2014-01-03 / Front Page

Farley Requests Raise Ire

By Tom Shevlin

A slew of freedom of information requests, and the resulting bill issued to one member of the City Council, sparked a flurry of questions through e-mail and social media last week.

When Councilor Michael T. Farley placed a request from the city administration for information that he said was proving to be elusive, he was pleasantly surprised by the quick response. But when he received a bill for the labor involved in collecting that information, he took to the Internet.

“Today I received a bill from Newport City Manager Jane Howington for $1,018.65,” Farley wrote in a blog post dated Dec. 23.

Accompanied by a photo of him holding a bill, Farley went on to rehash the details of an ongoing personal feud with Howington, which over the last three months has played out both behind the scenes and in full view of the public during several tense council meetings.

The latest chapter centered on much of the same plot line.

“As a lawyer, some of the city's decisions have seemed quite peculiar, and the city manager did not possess the background to understand or explain them,” Farley wrote. “And so I asked (politely) for primary documents, like old con- tracts, and accounting entries.”

He continued, “Initially, the city manager simply would not produce them. I waited for weeks and months, and got no response. I don't know why she chose to ignore or obstruct my very simple requests - perhaps it was at the direction of council leadership, or perhaps it was just passive resistance to change. Either way, it was not acceptable.”

Since being sworn into office last January, Farley has repeatedly pressed for information aimed at seeking out savings through various avenues, from questioning city contracts to scrutinizing property values and pushing for a homestead exemption that could benefit year-round property owners.

And though his ideas have found support among his fellow councilors, his efforts have not been without controversy.

During the most recent City Council meeting last month, Farley and Howington engaged in an awkward exchange over the administration’s recommendation to allow a loan tied to the Clarke School apartment complex to go into default.
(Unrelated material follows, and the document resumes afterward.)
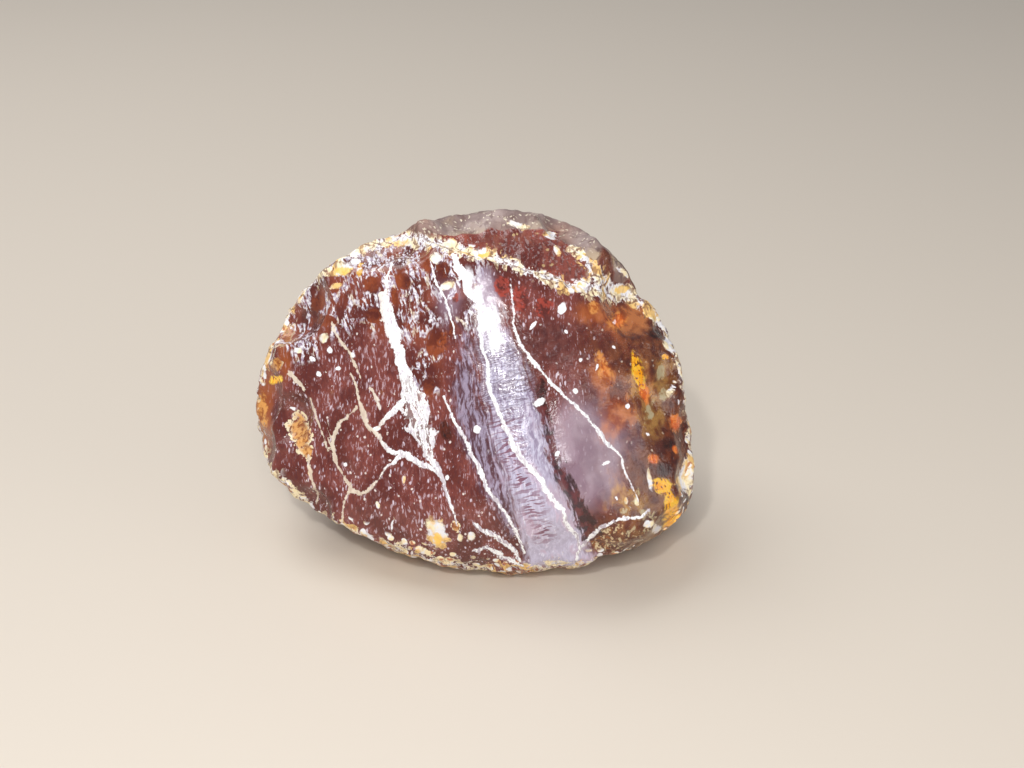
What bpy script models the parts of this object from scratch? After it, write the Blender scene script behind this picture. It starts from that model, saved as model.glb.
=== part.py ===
"""A lump of raw amber, built as one closed stone, for Blender 4.5.

Run it with: blender --background --python part.py

The lump stands on a small flat spot at z = 0, with its broken, glossy face towards -Y.
Every point of its skin lies on one ray from the middle of the lump. How far out the
skin is on that ray is worked out from the faces, hollows and chips that bound the stone.
Lengths are in millimetres until the mesh is written, in metres.
"""

import math

import bmesh
import bpy
import numpy as np

MM = 0.001

# The middle of the lump, from which the rays start, above the middle of its base
MIDDLE = np.array([0.0, 1.0, 15.8])

# How far the broken face leans back from upright
LEAN = math.radians(27)

# Directions square to the broken face, as rows: across it, up along it, and out of it
FACE_AXES = np.array([
    [1.0, 0.0, 0.0],
    [0.0, math.sin(LEAN), math.cos(LEAN)],
    [0.0, -math.cos(LEAN), math.sin(LEAN)],
])

# The outline seen square to the broken face, (across, up) from the middle, clockwise from the left
OUTLINE = [
    (-20.8, -6.9), (-22.1, -1.5), (-20.9, 2.6), (-18.1, 8.2), (-15.4, 11.7), (-11.0, 14.1),
    (-7.5, 15.3), (-2.7, 17.0), (2.5, 18.2), (7.6, 17.4), (11.2, 15.0), (13.9, 12.9),
    (16.3, 8.9), (20.4, 6.4), (20.6, 0.0), (21.5, -6.6), (21.3, -11.8), (19.5, -15.8),
    (13.1, -16.8), (7.1, -17.2), (0.5, -17.8), (-6.2, -16.4), (-10.8, -14.3), (-16.1, -12.1),
]

# Bulging faces that bound the stone: direction (across, up, out), reach from the middle,
# radius of the ball that the face is a piece of, and how far its edges are rounded
FACES = {
    "left_dome": ((-0.33, 0.00, 0.94), 9.3, 90.0, 1.0),
    "right_flank": ((0.48, 0.22, 0.84), 12.2, 120.0, 4.0),
    "brow": ((-0.10, 0.55, 0.84), 14.6, 60.0, 1.5),
    "chin": ((-0.12, -0.62, 0.78), 14.9, 60.0, 2.0),
    "plateau": ((0.12, 0.95, 0.30), 17.6, 50.0, 1.0),
    "right_bevel": ((0.50, -0.70, 0.52), 21.0, 70.0, 1.0),
    "back": ((0.05, 0.35, -0.94), 14.0, 40.0, 1.5),
    "back_left": ((-0.62, 0.10, -0.78), 19.5, 60.0, 1.5),
    "back_right": ((0.72, 0.22, -0.65), 17.4, 70.0, 1.5),
    "back_foot": ((0.10, -0.62, -0.78), 17.0, 45.0, 1.5),
    "left_underside": ((-0.45, -0.80, -0.35), 18.6, 60.0, 1.5),
}

# The step behind the rim of the broken face: a shelf, and a riser up to the plateau.
# Each is a flat plane: direction (across, up, out) and distance from the middle.
SHELF = ((0.33, 1.00, 0.10), 12.9)
RISER = ((0.12, 0.50, 0.86), 10.6)

# The groove beside the ridge of the broken face: its path (across, up), depth and half width
GROOVE_PATH = [(6.6, 1.0), (7.2, -3.5), (8.2, -7.5), (10.2, -11.0), (12.2, -15.5)]
GROOVE_DEPTH = 0.8
GROOVE_WIDTH = 1.3
GROOVE_FADE = (3.0, -6.0)   # how far up it starts, and where it is at its full depth

# Shell-shaped scars: bearing round the outline (0 is right, 90 is up) and tilt out of it
# (90 is straight out of the broken face), in degrees; ball radius and depth
SCARS = {
    "right_notch": (-21, 8, 3.0, 0.9),
    "right_edge_flake": (4, -10, 12.0, 0.3),
    "lower_right_chip": (-36, 12, 7.0, 0.5),
    "upper_right_chip": (30, 16, 7.0, 0.4),
    "red_window": (66, 43, 5.0, 0.4),
    "top_left_chip": (118, 26, 9.0, 0.3),
    "plateau_dish": (66, -12, 22.0, 0.6),
    "back_shell": (150, -52, 18.0, 1.4),
    "back_shell_low": (40, -58, 14.0, 1.2),
    "back_shell_high": (96, -48, 13.0, 1.1),
    "back_fan": (300, -42, 13.0, 1.1),
    "back_left_shell": (205, -35, 15.0, 1.2),
    "right_side_flake": (-8, -34, 10.0, 0.9),
}

# Small chips along the rim of the broken face, nibbled all the way round
RIM_CHIPS = 46
RIM_CHIP_BALL = (2.6, 7.0)
RIM_CHIP_DEPTH = (0.00, 0.16)
RIM_TILT = (-6, 12)

# How far the edges of the scars wander
WANDER = 0.07

# Lumps of the rough skin: size across and height. The broken face keeps only a share of them.
LUMPS = [(7.0, 0.50), (3.4, 0.30), (1.9, 0.16)]
GLOSSY_SHARE = 0.3

# The share of the fine triangles that is kept, and how near the table counts as the flat foot
SHARE_KEPT = 0.105
FOOT_BAND = 0.03

AMBER_COLOUR = (0.18, 0.055, 0.03, 1.0)

FAR = 200.0


def unit(vector):
    return np.array(vector) / np.linalg.norm(vector)


def along_face(vector):
    """A vector given as (across, up, out) of the broken face, in x, y and z."""
    return np.array(vector) @ FACE_AXES


def outline_reach(rays):
    """How far each ray goes inside a straight tube of the outline, seen square to the broken face."""
    across, up, _ = (rays @ FACE_AXES.T).T
    points = np.array(OUTLINE)
    turns = np.arctan2(points[:, 1], points[:, 0])
    order = np.argsort(turns)
    reach = np.hypot(points[:, 0], points[:, 1])[order]
    around = np.interp(np.arctan2(up, across), turns[order], reach, period=2 * math.pi)
    return np.minimum(around / np.maximum(np.hypot(across, up), 1e-6), FAR)


def bulge_reach(rays, facing, reach, ball):
    """How far each ray goes to the inside of a large ball, which makes one gently bulging face."""
    centre = along_face(unit(facing)) * (reach - ball)
    along = rays @ centre
    return along + np.sqrt(along**2 - centre @ centre + ball**2)


def scar_reach(rays, towards, deepest, ball):
    """How far each ray goes to a ball scooped out of the stone, deepest on the ray called towards."""
    centre = towards * (deepest + ball)
    along = rays @ centre
    inside = along**2 - centre @ centre + ball**2
    hit = (inside > 0) & (along > 0)
    return np.where(hit, along - np.sqrt(np.maximum(inside, 0)), FAR)


def plane_reach(rays, facing, distance):
    """How far each ray goes to a flat plane."""
    towards = rays @ along_face(unit(facing))
    return np.where(towards > distance / FAR, distance / np.maximum(towards, 1e-6), FAR)


def soft_min(a, b, width):
    """The smaller of two lengths, rounded off where they are within width of each other."""
    share = np.clip(0.5 + 0.5 * (b - a) / width, 0, 1)
    return b * (1 - share) + a * share - width * share * (1 - share)


def lattice_noise(points, cell, seed):
    """Smooth noise from -1 to 1: random numbers on a lattice, blended smoothly between its points."""
    side = 16
    table = np.random.default_rng(seed).uniform(-1, 1, (side, side, side))
    base = np.floor(points / cell).astype(int)
    part = points / cell - base
    part = part * part * (3 - 2 * part)
    total = np.zeros(len(points))
    for corner in np.ndindex(2, 2, 2):
        weight = np.prod(np.where(corner, part, 1 - part), axis=1)
        i, j, k = ((base + corner) % side).T
        total += weight * table[i, j, k]
    return total


def path_distance(across, up, path):
    """How far points of the broken face are from a path of straight pieces."""
    nearest = np.full(len(across), FAR)
    for (x0, y0), (x1, y1) in zip(path, path[1:]):
        dx, dy = x1 - x0, y1 - y0
        share = np.clip(((across - x0) * dx + (up - y0) * dy) / (dx * dx + dy * dy), 0, 1)
        nearest = np.minimum(nearest, np.hypot(across - x0 - share * dx, up - y0 - share * dy))
    return nearest


def faces_reach(rays):
    """How far the stone's main faces are from the middle, with the step behind the rim."""
    reach = np.full(len(rays), FAR)
    for facing, distance, ball, edge in FACES.values():
        reach = soft_min(reach, bulge_reach(rays, facing, distance, ball), edge)
    reach = soft_min(reach, outline_reach(rays), 1.2)
    step = np.maximum(plane_reach(rays, *SHELF), plane_reach(rays, *RISER))
    return soft_min(reach, step, 0.5)


def scar_list():
    """The named scars, then the small chips round the rim: (bearing, tilt, ball, depth)."""
    draw = np.random.default_rng(11)
    chips = [
        (
            (number + draw.uniform(-0.4, 0.4)) * 360 / RIM_CHIPS,
            draw.uniform(*RIM_TILT),
            draw.uniform(*RIM_CHIP_BALL),
            draw.uniform(*RIM_CHIP_DEPTH),
        )
        for number in range(RIM_CHIPS)
    ]
    return list(SCARS.values()) + chips


def skin_reach(rays):
    """How far the skin is from the middle along each ray, with its scars, groove, lumps and foot."""
    reach = faces_reach(rays)
    turned = rays + WANDER * np.stack([lattice_noise(rays, 0.22, seed) for seed in (5, 6, 7)], axis=1)
    turned /= np.linalg.norm(turned, axis=1)[:, None]
    for bearing, tilt, ball, depth in scar_list():
        turn, rise = math.radians(bearing), math.radians(tilt)
        towards = along_face(
            (math.cos(turn) * math.cos(rise), math.sin(turn) * math.cos(rise), math.sin(rise))
        )
        deepest = faces_reach(towards[None, :])[0] - depth
        reach = soft_min(reach, scar_reach(turned, towards, deepest, ball), 0.45)
    across, up, out = (rays * reach[:, None] @ FACE_AXES.T).T
    groove = np.exp(-(path_distance(across, up, GROOVE_PATH) / GROOVE_WIDTH) ** 2)
    groove *= np.clip((up - GROOVE_FADE[0]) / (GROOVE_FADE[1] - GROOVE_FADE[0]), 0, 1)
    reach = reach - GROOVE_DEPTH * groove * (out > 0)
    glossy = np.clip((rays @ FACE_AXES[2] - 0.30) / 0.25, 0, 1)
    rough = 1 - (1 - GLOSSY_SHARE) * glossy
    places = rays * reach[:, None]
    for seed, (size, height) in enumerate(LUMPS):
        reach = reach + rough * height * lattice_noise(places, size, seed)
    foot = np.where(rays[:, 2] < -0.1, MIDDLE[2] / np.maximum(-rays[:, 2], 0.1), FAR)
    return np.minimum(reach, foot)


def make_skin():
    """The stone at full detail: a ball whose points are all moved out to the skin, in metres."""
    shape = bmesh.new()
    bmesh.ops.create_icosphere(shape, subdivisions=7, radius=1)
    rays = np.array([vertex.co for vertex in shape.verts])
    rays /= np.linalg.norm(rays, axis=1)[:, None]
    places = (MIDDLE + rays * skin_reach(rays)[:, None]) * MM
    for vertex, place in zip(shape.verts, places):
        vertex.co = place
    skin = bpy.data.meshes.new("skin")
    shape.to_mesh(skin)
    shape.free()
    return skin


def make_lump(collection):
    """The stone as one part: the skin thinned to fewer, larger triangles, with its foot quite flat."""
    lump = bpy.data.objects.new("amber_lump", make_skin())
    collection.objects.link(lump)
    lump.modifiers.new("thin", "DECIMATE").ratio = SHARE_KEPT
    bpy.context.view_layer.update()
    thinned = lump.evaluated_get(bpy.context.evaluated_depsgraph_get())
    mesh = bpy.data.meshes.new_from_object(thinned)
    mesh.name = "amber_lump"
    lump.modifiers.clear()
    lump.data = mesh
    shape = bmesh.new()
    shape.from_mesh(mesh)
    for vertex in shape.verts:
        if vertex.co.z < FOOT_BAND * MM:
            vertex.co.z = 0
    bmesh.ops.remove_doubles(shape, verts=shape.verts, dist=0.02 * MM)
    bmesh.ops.triangulate(shape, faces=shape.faces)
    bmesh.ops.recalc_face_normals(shape, faces=shape.faces)
    shape.to_mesh(mesh)
    shape.free()
    mesh.shade_smooth()
    mesh.materials.append(make_amber())
    return lump


def make_amber():
    """Glossy, dark red-brown resin."""
    material = bpy.data.materials.new("amber")
    material.use_nodes = True
    shader = material.node_tree.nodes["Principled BSDF"]
    shader.inputs["Base Color"].default_value = AMBER_COLOUR
    shader.inputs["Roughness"].default_value = 0.25
    shader.inputs["Metallic"].default_value = 0.0
    shader.inputs["IOR"].default_value = 1.54
    return material


if __name__ == "__main__":
    for found in list(bpy.data.objects):
        bpy.data.objects.remove(found)
    stone = bpy.data.collections.new("raw_amber")
    bpy.context.scene.collection.children.link(stone)
    make_lump(stone)
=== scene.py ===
"""A lump of raw amber: the finished look of one closed stone.

The stone is one surface of two parameters on each of the six sides of a cube. Every grid
point gives a ray from the middle of the stone, and the skin's distance along that ray is
worked out from the faces, step, scars, groove and lumps that bound the stone. Cracks,
stains and zones are stored on the points of the skin, and the material reads them there.
Lengths are in millimetres until the mesh is written, in metres.
"""
import math

import bpy
import numpy as np
from mathutils import Matrix, Vector


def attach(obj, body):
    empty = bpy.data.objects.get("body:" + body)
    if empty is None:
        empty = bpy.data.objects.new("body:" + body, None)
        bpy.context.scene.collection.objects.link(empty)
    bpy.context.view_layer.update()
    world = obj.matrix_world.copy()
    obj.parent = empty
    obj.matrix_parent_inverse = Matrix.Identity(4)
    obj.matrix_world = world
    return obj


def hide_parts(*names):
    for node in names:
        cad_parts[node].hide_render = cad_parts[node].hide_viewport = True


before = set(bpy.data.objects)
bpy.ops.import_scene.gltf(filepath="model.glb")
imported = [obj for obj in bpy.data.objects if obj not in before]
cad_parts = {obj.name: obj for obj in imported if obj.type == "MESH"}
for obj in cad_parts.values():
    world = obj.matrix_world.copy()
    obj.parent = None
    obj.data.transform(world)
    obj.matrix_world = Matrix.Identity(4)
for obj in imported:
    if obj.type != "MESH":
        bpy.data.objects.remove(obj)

MM = 0.001
FAR = 200.0

# The middle of the lump, from which the rays start, above the middle of its base
MIDDLE = np.array([0.0, 1.0, 15.8])

# How far the broken face leans back from upright
LEAN = math.radians(27)

# Directions square to the broken face, as rows: across it, up along it, and out of it
FACE_AXES = np.array([
    [1.0, 0.0, 0.0],
    [0.0, math.sin(LEAN), math.cos(LEAN)],
    [0.0, -math.cos(LEAN), math.sin(LEAN)],
])

# Where the stone is looked at from, across, up and out of the broken face
EYE = (3.68, 0.55, 169.8)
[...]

In a recommendation that would eventually be approved on a unanimous vote, Howington asked the council for permission to pursue legal action against the building’s owners as a means to recover a roughly $1.8 million loan repayment that had originally been set to expire last year.

Farley had initially raised concerns over the outstanding debt earlier in the fall, and pressed the city to take a harder line with the owners, Clarke School Partners, LLC. However, with the council poised to approve just that, he recoiled and set his sights on what he said was Howington’s own ineffectiveness.

After an uncomfortable exchange, Councilor Jeanne-Marie Napolitano sought to interject a degree of civility into the conversation.

“With all due respect, this is insulting,” she said, “not only to the manager, but to the rest of the council, and to the public.” She continued, “To treat people the way you treat them, to talk to them the way you talk to them, I don’t see how we can get beyond this.”

To be sure, Napolitano agreed, something needs to be done about the outstanding debt. “But,” she said, “haranguing people and insulting people in the public is not the way to do business.”

In his online posting, Farley contended that he was simply asking questions that would benefit taxpayers.

And while he acknowledged that it was “certainly an unusual way for a city councilor to request information,” he added that filing a series of requests for public documents as allowed under the Freedom of Information Act (FOIA) was “the only way this city manager ever responded to me."

Calling the bill “remarkably petty” and suggesting that he was being bullied, Farley went on to say that his actions were born out of frustration.

“The fact is that Jane should have given me the data the moment I asked. When she refused, I felt that my only choice was to request it in a manner which may not be ignored, through FOIA,” he said.

However, Newport Mayor Henry F. Winthrop took issue with the idea that Farley was being singled out or penalized, and noted that all FOIA requests may become the subject of fees.

As stipulated in the city’s procedures for obtaining public records, which is found on the home page of its website, FOIA requests may indeed be subject to “15 cents per page for copies and/or $15 per hour, after the first hour, for search and/or retrieval of documents.”

In the last six months, Farley has filed no less than four FOIA requests, including one that asked for all e-mail correspondence from both Howington and the rest of the council regarding the city’s longterm lease with the Newport Yacht Club. Other requests included data from the Newport Police Department on the city’s violent crime rate, and another for information concerning Newport’s Sister City program, which he likened to a “slush fund” to pay for “the foreign travel expenses of certain council members.”

Winthrop took issue with the categorization that the Sister City program operated through a “slush fund.” Rather, he said, the $30,000 in funds dedicated for the goodwill exchange flows through a restricted account – one of roughly 150 that the city currently operates – and is set up to ensure a certain degree of fiscal responsibility, not largesse.

“We all want the same thing for the city,” Winthrop said of Farley’s recent requests. “It’s just a matter of how we get there.”

By Farley’s count, asking about the Sister City program and the Newport Yacht Club cost about $650, while inquiring about the violent crime rate cost roughly $350.

When reached earlier this week, Farley said that he has no plans to pay the bill, and added that he hopes to be able to avoid such inquiries in the future by working more closely with his fellow councilors and city staff.